* _Direction_: Reproduce exactly the lines from the one containing "Write part 5" through the one containing "snap_radius: float = 6.25", both included, and nothing else.

* _Material provided_:
-------

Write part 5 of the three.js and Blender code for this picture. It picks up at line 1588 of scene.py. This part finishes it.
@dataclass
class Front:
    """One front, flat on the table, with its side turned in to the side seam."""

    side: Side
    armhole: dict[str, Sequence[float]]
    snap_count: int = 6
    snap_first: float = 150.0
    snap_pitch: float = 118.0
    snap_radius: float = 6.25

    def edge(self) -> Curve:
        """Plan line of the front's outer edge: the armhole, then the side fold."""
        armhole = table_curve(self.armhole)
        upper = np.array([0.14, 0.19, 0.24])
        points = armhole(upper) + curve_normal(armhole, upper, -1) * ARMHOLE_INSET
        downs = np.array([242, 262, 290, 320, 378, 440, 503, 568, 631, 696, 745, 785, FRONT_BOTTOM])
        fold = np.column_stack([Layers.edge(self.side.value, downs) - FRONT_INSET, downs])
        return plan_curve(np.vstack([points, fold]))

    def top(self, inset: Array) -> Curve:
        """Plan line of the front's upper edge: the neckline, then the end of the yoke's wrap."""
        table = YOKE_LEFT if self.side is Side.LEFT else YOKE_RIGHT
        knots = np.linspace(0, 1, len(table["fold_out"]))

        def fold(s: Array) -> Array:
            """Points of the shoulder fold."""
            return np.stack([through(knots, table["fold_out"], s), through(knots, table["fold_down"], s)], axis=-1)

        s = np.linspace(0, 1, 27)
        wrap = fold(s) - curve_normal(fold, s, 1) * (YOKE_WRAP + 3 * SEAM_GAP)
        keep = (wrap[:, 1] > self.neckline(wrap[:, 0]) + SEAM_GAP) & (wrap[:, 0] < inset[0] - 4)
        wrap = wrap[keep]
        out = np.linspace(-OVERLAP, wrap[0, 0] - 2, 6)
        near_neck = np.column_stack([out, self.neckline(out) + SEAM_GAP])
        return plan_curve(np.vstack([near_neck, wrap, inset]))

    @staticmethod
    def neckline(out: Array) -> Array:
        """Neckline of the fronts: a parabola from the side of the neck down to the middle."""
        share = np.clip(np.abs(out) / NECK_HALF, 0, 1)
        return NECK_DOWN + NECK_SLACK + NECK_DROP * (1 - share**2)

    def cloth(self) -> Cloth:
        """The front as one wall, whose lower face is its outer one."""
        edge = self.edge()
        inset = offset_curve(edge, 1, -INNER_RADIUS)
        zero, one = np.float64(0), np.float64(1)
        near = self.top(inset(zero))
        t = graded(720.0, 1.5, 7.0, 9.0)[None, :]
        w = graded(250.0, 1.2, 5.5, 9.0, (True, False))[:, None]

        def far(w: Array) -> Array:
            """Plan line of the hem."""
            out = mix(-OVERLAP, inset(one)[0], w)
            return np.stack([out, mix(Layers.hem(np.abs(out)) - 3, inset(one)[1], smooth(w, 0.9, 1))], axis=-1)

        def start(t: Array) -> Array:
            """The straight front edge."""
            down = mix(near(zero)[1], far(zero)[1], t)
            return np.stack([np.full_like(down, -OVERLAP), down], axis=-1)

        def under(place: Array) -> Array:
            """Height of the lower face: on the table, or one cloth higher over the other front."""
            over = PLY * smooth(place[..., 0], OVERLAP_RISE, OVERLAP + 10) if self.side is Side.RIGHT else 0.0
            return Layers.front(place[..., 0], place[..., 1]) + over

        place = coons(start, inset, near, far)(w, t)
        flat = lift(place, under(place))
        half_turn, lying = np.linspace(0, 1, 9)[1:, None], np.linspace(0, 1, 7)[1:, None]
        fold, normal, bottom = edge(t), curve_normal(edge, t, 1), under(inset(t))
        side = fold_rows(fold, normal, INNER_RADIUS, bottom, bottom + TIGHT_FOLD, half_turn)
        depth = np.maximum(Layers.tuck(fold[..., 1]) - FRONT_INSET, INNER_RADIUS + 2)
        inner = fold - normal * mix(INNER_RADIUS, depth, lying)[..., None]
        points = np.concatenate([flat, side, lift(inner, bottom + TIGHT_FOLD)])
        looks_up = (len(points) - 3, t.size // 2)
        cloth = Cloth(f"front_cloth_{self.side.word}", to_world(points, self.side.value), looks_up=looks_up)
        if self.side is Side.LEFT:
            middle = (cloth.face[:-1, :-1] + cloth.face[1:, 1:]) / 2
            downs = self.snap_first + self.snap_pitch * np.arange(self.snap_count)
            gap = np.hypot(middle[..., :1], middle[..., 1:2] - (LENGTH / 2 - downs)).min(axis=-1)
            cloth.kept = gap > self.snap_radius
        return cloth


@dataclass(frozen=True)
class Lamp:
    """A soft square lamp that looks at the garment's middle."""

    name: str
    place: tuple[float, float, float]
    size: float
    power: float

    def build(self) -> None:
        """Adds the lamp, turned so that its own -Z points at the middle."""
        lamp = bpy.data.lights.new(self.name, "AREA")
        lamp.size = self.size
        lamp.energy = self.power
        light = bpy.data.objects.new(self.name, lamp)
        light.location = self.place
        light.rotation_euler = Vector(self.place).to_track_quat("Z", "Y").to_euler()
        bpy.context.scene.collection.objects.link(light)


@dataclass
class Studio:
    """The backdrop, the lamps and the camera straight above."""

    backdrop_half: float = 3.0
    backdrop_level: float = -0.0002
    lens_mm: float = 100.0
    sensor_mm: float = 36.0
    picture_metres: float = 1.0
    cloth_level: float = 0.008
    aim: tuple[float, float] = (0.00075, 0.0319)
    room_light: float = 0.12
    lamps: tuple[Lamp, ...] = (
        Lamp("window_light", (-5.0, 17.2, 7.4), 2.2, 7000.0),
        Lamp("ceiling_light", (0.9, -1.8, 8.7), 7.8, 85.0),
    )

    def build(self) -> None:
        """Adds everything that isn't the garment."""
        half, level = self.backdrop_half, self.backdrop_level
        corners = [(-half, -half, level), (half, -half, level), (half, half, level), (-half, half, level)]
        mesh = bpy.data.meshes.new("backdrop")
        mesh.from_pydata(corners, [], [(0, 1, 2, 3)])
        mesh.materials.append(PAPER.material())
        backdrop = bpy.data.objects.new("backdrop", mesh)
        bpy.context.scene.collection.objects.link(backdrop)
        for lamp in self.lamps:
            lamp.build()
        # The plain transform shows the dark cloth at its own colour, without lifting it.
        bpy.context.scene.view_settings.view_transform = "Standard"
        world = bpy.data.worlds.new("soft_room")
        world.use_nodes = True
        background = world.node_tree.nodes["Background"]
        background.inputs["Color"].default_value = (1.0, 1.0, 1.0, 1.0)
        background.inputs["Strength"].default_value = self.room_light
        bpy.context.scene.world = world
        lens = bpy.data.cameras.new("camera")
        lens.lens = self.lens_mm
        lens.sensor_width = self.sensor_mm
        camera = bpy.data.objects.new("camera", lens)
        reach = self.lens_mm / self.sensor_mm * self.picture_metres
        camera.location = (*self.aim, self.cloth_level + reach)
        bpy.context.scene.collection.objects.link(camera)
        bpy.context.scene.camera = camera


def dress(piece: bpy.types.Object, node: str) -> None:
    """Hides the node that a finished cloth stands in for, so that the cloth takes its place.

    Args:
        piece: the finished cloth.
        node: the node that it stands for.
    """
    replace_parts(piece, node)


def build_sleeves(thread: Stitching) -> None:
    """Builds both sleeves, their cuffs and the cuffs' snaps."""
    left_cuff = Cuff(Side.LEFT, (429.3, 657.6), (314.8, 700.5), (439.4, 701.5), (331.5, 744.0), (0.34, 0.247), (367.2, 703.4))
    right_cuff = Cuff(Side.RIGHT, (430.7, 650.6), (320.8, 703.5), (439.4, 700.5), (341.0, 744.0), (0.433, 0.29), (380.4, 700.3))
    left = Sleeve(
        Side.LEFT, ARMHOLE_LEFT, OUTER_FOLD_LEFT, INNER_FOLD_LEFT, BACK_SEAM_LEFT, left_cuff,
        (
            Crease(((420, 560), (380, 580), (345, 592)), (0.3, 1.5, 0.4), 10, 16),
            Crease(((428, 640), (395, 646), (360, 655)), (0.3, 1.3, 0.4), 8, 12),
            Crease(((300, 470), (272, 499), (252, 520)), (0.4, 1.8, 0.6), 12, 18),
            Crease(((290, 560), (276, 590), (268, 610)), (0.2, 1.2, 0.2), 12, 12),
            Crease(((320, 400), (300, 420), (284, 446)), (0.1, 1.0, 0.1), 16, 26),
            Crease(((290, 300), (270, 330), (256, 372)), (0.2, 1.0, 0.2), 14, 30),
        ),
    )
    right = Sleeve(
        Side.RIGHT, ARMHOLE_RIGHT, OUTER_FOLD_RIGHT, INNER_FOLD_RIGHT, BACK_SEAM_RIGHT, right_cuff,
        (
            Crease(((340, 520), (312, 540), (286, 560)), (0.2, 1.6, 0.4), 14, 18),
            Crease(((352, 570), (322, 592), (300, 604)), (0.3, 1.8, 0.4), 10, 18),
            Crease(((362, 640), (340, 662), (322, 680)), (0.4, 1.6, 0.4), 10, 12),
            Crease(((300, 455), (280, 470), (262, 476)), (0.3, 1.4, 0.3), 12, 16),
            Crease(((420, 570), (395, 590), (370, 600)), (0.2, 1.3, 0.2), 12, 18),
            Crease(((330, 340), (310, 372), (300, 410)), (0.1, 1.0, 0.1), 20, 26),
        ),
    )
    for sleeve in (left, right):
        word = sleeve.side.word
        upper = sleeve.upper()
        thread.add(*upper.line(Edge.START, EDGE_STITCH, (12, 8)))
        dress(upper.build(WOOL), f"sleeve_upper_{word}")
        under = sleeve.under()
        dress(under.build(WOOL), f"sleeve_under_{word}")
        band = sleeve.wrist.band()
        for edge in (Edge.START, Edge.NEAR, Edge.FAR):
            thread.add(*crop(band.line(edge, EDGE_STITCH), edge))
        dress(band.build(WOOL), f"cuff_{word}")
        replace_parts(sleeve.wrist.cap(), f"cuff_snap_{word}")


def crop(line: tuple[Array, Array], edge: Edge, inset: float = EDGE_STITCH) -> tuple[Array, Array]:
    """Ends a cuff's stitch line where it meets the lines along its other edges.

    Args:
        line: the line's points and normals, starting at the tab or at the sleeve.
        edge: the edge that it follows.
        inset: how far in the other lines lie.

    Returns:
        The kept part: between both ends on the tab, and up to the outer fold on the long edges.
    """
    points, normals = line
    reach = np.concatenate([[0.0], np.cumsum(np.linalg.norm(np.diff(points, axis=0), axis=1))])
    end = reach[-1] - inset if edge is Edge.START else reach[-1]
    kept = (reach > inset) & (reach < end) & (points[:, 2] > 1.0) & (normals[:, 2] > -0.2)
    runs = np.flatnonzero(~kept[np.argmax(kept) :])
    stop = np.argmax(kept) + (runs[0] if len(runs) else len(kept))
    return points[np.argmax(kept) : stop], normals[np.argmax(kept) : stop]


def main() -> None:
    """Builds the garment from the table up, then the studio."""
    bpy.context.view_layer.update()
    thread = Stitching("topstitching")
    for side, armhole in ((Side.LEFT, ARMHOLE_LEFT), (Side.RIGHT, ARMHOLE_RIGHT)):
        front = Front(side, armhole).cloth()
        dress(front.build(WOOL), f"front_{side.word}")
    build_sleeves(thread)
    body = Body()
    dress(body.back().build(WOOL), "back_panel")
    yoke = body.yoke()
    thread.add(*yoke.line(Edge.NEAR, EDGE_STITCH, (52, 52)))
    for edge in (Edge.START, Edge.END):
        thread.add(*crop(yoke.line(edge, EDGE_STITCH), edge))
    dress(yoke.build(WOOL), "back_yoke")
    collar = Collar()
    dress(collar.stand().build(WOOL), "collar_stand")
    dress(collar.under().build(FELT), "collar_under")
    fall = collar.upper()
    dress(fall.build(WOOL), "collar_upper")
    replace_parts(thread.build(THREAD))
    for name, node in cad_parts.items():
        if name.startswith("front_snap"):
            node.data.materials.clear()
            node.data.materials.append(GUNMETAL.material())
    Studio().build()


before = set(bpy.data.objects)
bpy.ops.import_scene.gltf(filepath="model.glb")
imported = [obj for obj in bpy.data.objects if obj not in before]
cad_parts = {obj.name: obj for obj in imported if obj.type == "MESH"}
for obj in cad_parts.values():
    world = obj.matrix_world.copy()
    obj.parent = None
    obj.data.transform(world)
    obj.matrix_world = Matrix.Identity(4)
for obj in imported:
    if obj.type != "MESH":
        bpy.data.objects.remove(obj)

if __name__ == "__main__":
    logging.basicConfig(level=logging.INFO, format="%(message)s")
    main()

-------

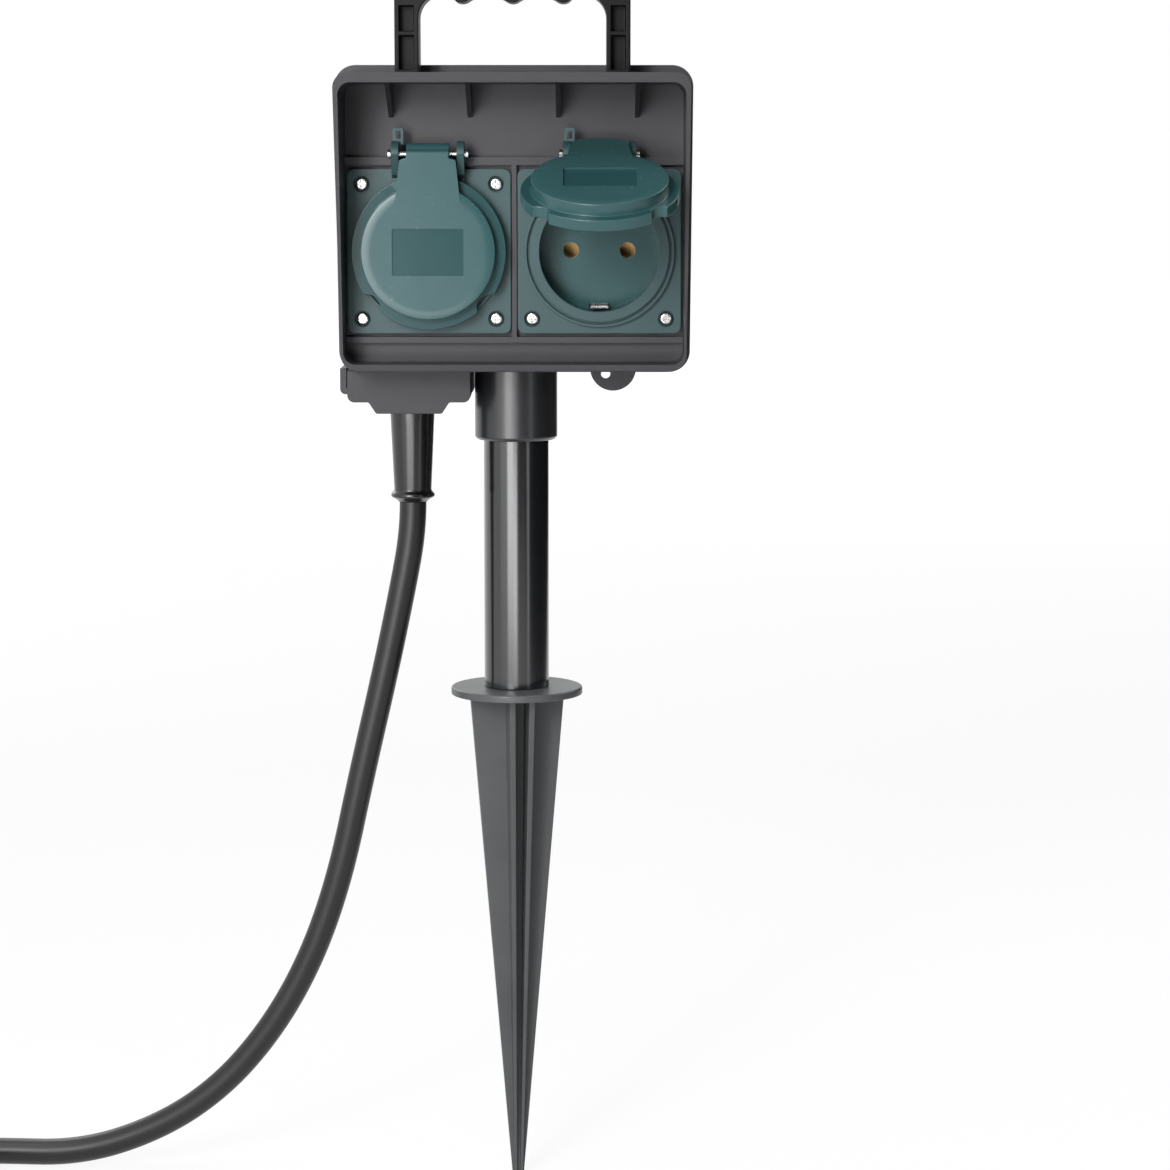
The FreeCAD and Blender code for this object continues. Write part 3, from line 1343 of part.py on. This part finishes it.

-------

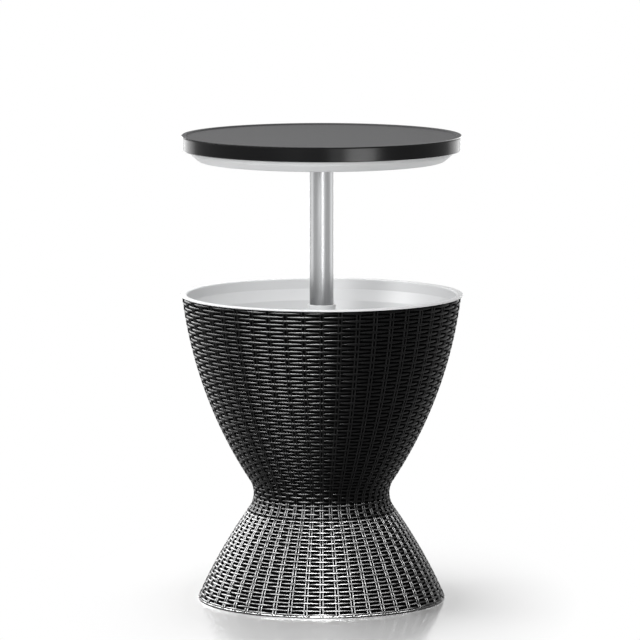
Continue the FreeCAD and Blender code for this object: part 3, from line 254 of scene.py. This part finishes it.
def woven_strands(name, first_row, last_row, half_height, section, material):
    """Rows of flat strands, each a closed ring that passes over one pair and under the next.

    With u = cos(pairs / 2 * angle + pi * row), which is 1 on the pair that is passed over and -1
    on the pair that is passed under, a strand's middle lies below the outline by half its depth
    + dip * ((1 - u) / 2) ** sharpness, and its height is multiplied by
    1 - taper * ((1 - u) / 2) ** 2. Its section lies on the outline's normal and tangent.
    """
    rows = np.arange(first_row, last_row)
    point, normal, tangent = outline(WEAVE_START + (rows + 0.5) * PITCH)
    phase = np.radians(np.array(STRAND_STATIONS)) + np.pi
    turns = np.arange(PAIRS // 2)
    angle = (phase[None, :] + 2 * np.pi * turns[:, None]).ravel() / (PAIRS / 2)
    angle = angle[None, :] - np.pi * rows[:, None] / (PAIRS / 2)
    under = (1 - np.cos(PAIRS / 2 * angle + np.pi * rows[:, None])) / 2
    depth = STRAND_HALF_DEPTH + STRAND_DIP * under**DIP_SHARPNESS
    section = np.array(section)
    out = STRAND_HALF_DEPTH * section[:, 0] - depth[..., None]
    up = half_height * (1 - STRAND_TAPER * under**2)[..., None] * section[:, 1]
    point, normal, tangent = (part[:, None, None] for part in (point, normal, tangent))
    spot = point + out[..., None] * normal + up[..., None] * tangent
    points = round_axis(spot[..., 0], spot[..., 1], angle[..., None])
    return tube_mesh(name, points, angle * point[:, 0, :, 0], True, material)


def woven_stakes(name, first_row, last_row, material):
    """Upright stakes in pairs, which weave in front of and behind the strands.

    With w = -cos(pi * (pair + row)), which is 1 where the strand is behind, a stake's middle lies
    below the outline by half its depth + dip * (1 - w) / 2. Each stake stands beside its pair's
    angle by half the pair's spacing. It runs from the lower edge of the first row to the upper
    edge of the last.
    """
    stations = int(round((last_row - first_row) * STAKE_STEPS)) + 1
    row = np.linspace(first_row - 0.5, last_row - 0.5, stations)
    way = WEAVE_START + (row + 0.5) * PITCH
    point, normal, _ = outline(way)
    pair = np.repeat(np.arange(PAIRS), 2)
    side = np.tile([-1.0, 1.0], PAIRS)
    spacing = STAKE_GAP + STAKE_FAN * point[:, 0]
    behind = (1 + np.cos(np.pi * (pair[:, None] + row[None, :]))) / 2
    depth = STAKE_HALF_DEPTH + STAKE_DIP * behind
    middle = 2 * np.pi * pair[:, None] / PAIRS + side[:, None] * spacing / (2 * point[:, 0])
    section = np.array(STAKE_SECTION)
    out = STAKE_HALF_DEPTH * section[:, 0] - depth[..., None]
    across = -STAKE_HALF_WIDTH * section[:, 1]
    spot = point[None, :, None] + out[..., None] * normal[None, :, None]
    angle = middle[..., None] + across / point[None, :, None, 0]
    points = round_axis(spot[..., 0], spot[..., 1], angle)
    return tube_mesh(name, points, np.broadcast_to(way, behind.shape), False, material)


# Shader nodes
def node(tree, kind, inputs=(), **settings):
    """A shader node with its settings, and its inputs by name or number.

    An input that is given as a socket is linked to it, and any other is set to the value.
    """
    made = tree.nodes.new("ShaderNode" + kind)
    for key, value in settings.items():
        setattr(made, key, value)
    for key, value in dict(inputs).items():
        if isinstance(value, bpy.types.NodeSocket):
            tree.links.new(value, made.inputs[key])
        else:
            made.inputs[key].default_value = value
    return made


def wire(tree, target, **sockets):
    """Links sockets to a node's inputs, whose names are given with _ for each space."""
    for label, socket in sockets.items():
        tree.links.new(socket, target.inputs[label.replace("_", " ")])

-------

* _Output_:
Write part 5 of the three.js and Blender code for this picture. It picks up at line 1588 of scene.py. This part finishes it.
@dataclass
class Front:
    """One front, flat on the table, with its side turned in to the side seam."""

    side: Side
    armhole: dict[str, Sequence[float]]
    snap_count: int = 6
    snap_first: float = 150.0
    snap_pitch: float = 118.0
    snap_radius: float = 6.25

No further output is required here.